By that standard, a system could perform impressively across abstract tasks and still lack the form of generality that matters for long-term autonomy. Conversely, a system tightly coupled to its operational environment might display limited breadth while exhibiting robust, adaptive competence.

This suggests that the path toward more capable systems may require rebalancing emphasis. Representation and scale have delivered substantial progress. Coupling and adaptation may require equal architectural attention.

Reframing the question

If intelligence is a process embedded in time, then the central question is not how broadly a system can generalize at deployment. It is how reliably it can remain aligned with consequence as conditions evolve.

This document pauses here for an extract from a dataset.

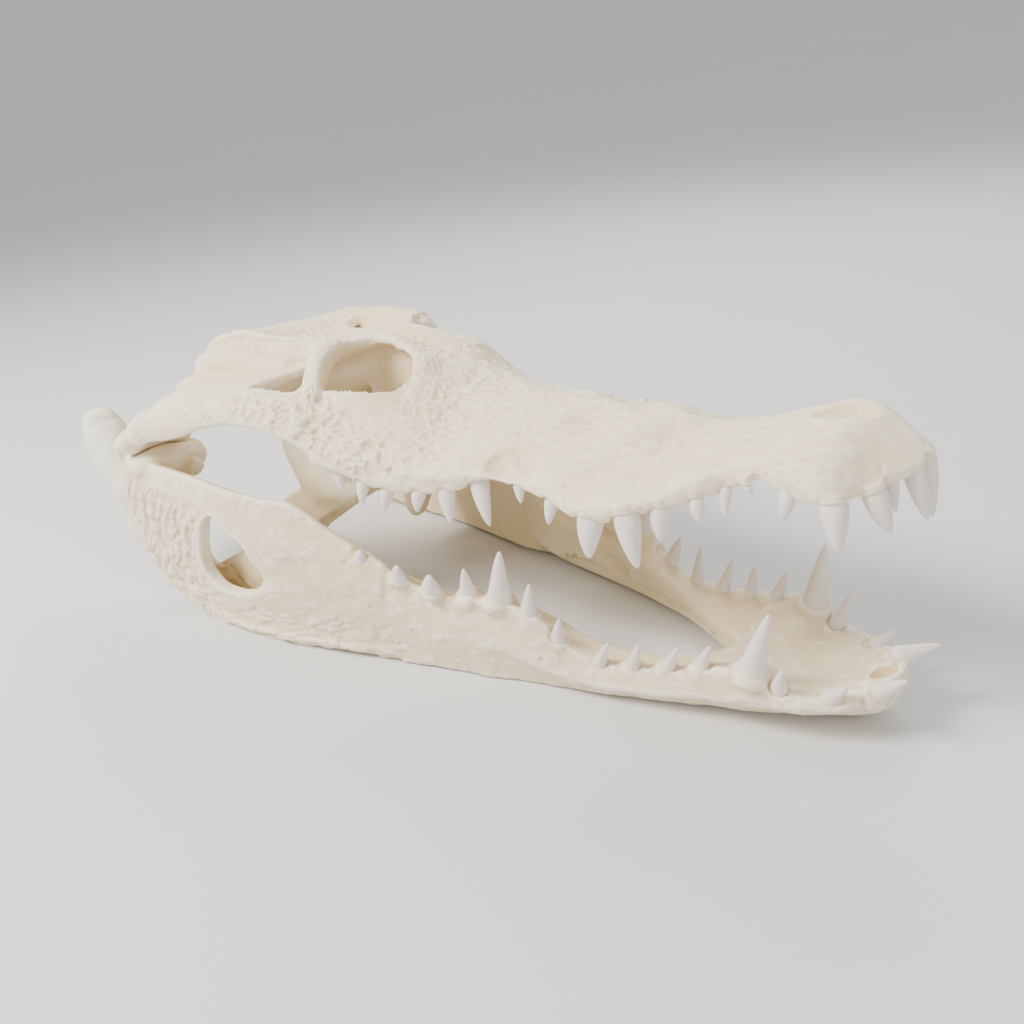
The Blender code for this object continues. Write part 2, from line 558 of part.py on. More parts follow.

This reframing does not diminish the achievements of contemporary AI. It situates them within a broader architectural landscape. Generalization is a powerful capability. It is not a complete theory of intelligence.

The challenge ahead is not merely to build models that know more, or that perform well on ever more varied benchmarks. It is to design systems whose internal structures remain open - cautiously, selectively, and audibly - to the environments in which they act.

Such systems may not announce themselves as general in the grand sense. They may simply continue to function coherently as assumptions shift and data drifts. In evolutionary terms, that continuity is not a secondary feature. It is the original problem intelligence evolved to solve.

The question is whether our architectures are prepared to take that problem as seriously as evolution did.